We also learned that by setting up a conventional instrument, such as total stations with each scanner, we were able to increase our productivity. We could tie in the control points while the scanner was operating and pick up the obscure area topo the scanner could not observe. The scanner can only pick up what it can see, therefore the top of a curb may be mapped but the flow line would not be measured. Likewise, we found that areas around parked cars, guardrails or brush could be mapped using the conventional instruments.
This is so far our largest deployment of Cyrax technology that we used in conjunction with other methods. In fact, the main challenge was to coordinate the use of a number of different hardware and software platforms. These included the Cyrax systems (used mainly on bridges and overpasses) and total stations, aerial survey and GPS equipment for the main roadway and control.

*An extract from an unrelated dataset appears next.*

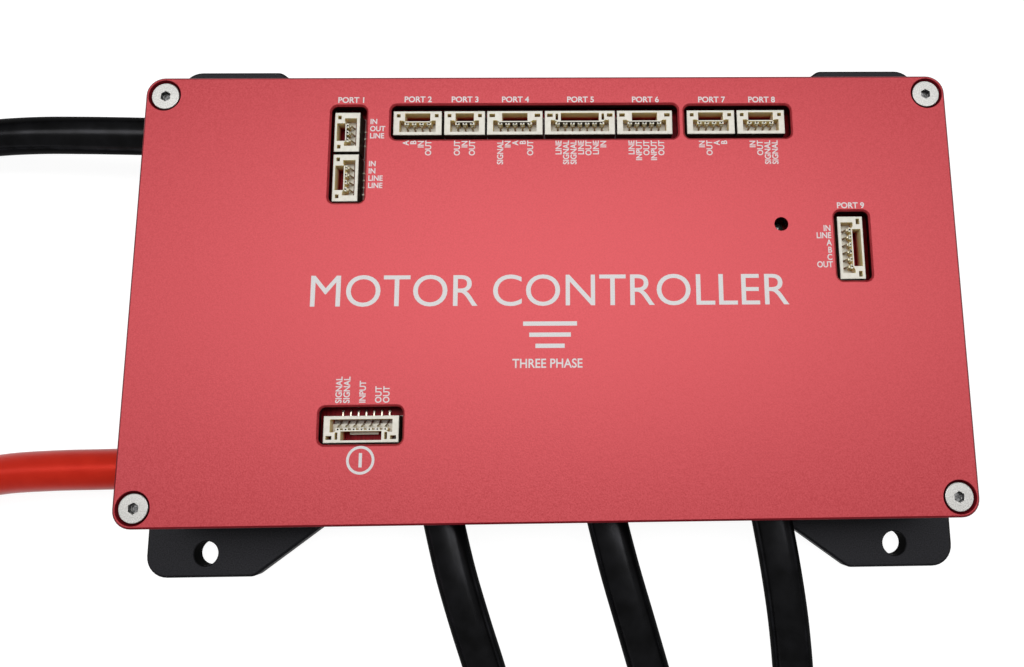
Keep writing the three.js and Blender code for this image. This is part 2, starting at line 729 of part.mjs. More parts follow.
function leadTube({ route }) {
  const curve = leadCurve(route);
  const geometry = new THREE.ExtrudeGeometry(polygonOutline(LEAD_DIAMETER, LEAD_SIDES), {
    steps: Math.ceil(curve.getLength() / LEAD_STEP),
    extrudePath: curve,
    bevelEnabled: false,
  });
  return toSolid(geometry);
}

// The stripped and tinned strands past the end of the insulation
function tinnedEnd({ route }) {
  const end = new THREE.Vector3(...route.at(-1));
  const ahead = end.clone().sub(new THREE.Vector3(...route.at(-2))).normalize();
  const from = end.clone().addScaledVector(ahead, TOUCH_GAP);
  const to = from.clone().addScaledVector(ahead, TINNED_END_LENGTH);
  return rod(TINNED_END_DIAMETER, from.toArray(), to.toArray(), 20);
}

// ---------------------------------------------------------------- assembly

addPart('top_cover', topCover(), MATERIALS.redAnodised);
addPart('base_housing', baseHousing(), MATERIALS.blackAnodised);

for (const [corner, [sideX, sideY]] of Object.entries(CORNERS)) {
  addPart(
    `cover_screw_${corner}`, coverScrew(sideX * coverScrewX, sideY * coverScrewY), MATERIALS.stainless,
  );
}

addPart('logic_board', board(LOGIC_BOARD_BOTTOM, LOGIC_BOARD_TOP), MATERIALS.redBoard);
addPart('power_board', board(POWER_BOARD_BOTTOM, POWER_BOARD_TOP), MATERIALS.redBoard);
addPart('thermal_pad', thermalPad(), MATERIALS.thermalPad);

for (const [corner, [x, y]] of Object.entries(STANDOFFS)) {
  addPart(`standoff_${corner}`, standoff(x, y), MATERIALS.brass);
  addPart(`board_screw_${corner}`, boardScrew(x, y), MATERIALS.stainless);
}

HEADERS.forEach(addHeader);

for (const [phase, x] of Object.entries(TRANSISTOR_X_BY_PHASE)) {
  for (const [side, y] of Object.entries(TRANSISTOR_Y)) {
    addPart(`transistor_${phase}_${side}`, transistor(x, y), MATERIALS.transistorEpoxy);
  }
}

CAPACITOR_PLACES.forEach(([x, y], i) => {
  addPart(`capacitor_${i + 1}`, capacitor(x, y), MATERIALS.capacitorCan);
});

addPart('board_link', boardLink(), MATERIALS.blackPlastic);
addPart('indicator_lens', indicatorLens(), MATERIALS.clearLens);

for (const [name, lead] of Object.entries(LEADS)) {
  const rubber = lead.colour === 'red' ? MATERIALS.redRubber : MATERIALS.blackRubber;
  addPart(`terminal_${name}`, terminal(lead), MATERIALS.brass);
  addPart(`grommet_${name}`, grommet(lead), MATERIALS.blackRubber);
  addPart(`lead_${name}`, leadTube(lead), rubber);
  addPart(`tinned_end_${name}`, tinnedEnd(lead), MATERIALS.tinnedCopper);
}

export default controller;
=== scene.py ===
"""The looks of an electronic speed controller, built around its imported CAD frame.

Everything is in metres in the row frame: X along the case, Y towards the signal headers, Z up.
"""

import json
import math

import bmesh
import bpy
from mathutils import Matrix, Vector

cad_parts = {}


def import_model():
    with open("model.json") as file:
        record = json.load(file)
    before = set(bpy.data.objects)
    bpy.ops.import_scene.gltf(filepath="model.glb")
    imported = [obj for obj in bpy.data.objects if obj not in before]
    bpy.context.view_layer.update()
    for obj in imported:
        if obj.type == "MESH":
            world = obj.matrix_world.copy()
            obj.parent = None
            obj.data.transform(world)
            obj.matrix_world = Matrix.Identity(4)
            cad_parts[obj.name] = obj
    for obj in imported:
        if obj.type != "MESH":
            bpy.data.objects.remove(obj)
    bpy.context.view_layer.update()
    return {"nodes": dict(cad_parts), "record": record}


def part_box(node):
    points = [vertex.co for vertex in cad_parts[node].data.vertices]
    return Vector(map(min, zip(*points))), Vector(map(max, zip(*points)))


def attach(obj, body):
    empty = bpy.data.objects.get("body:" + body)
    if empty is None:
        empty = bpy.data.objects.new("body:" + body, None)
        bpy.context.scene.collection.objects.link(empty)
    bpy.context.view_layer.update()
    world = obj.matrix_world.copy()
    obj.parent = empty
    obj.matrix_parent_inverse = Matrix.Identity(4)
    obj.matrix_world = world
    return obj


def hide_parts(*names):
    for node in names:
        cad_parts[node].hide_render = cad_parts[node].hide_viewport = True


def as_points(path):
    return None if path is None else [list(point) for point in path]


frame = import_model()

MM = 0.001
BODY = "root"

# ---------------------------------------------------------------- sizes shared with the part's source

COVER_LOW, COVER_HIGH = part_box("top_cover")
BASE_LOW, BASE_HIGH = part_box("base_housing")
COVER_TOP = COVER_HIGH.z
LOGIC_BOARD_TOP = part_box("logic_board")[1].z
SCREW_HEAD_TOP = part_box("cover_screw_back_left")[1].z

LEAD_DIAMETER = 6.6 * MM
INSULATION = 1.1 * MM
TINNED_DIAMETER = 4.4 * MM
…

The Scan Van-mounted Cyrax achieved about 240 ft distance and the tripod-mounted Cyrax about 180 ft.
DEA used the following work flow:
• Collect control survey data and Cyrax scan data—two-person field crew;
• Process survey data in Listcad (create control point coordinates);
• Load survey control data into Cyclone and register scan data (in-cludes quality control check of registration);
• Prepare 3-D polylines of all key break lines and bridge features. Line types are assigned colors and are put on appropriate layers for later use in AutoCAD;
• Launch AutoCAD from Cyclone and save file as AutoCAD;
• Review line work in AutoCAD and correct any layer errors; and
• Translate from AutoCAD to Microstation (InRoads) for final file/ drawing preparation.
Final deliverables to the client were Microstation files for 2-D planimetric drawing files and divisional terrain models (DTM) for contours. The client can use planimetric drawings for their horizontal designs and the DTM for all of their vertical calculations. DEA delivered the survey on time and on budget.
All in all we spent 40 days scanning in the field using both Cyrax 2500 (Circle 935) scanners with a crew of two for each. During this period we took about 400 scans. In the office it took the office crew 50 days to model all data, but since they worked parallel to the field crews they were able to finish modeling 10 days after the last scan day.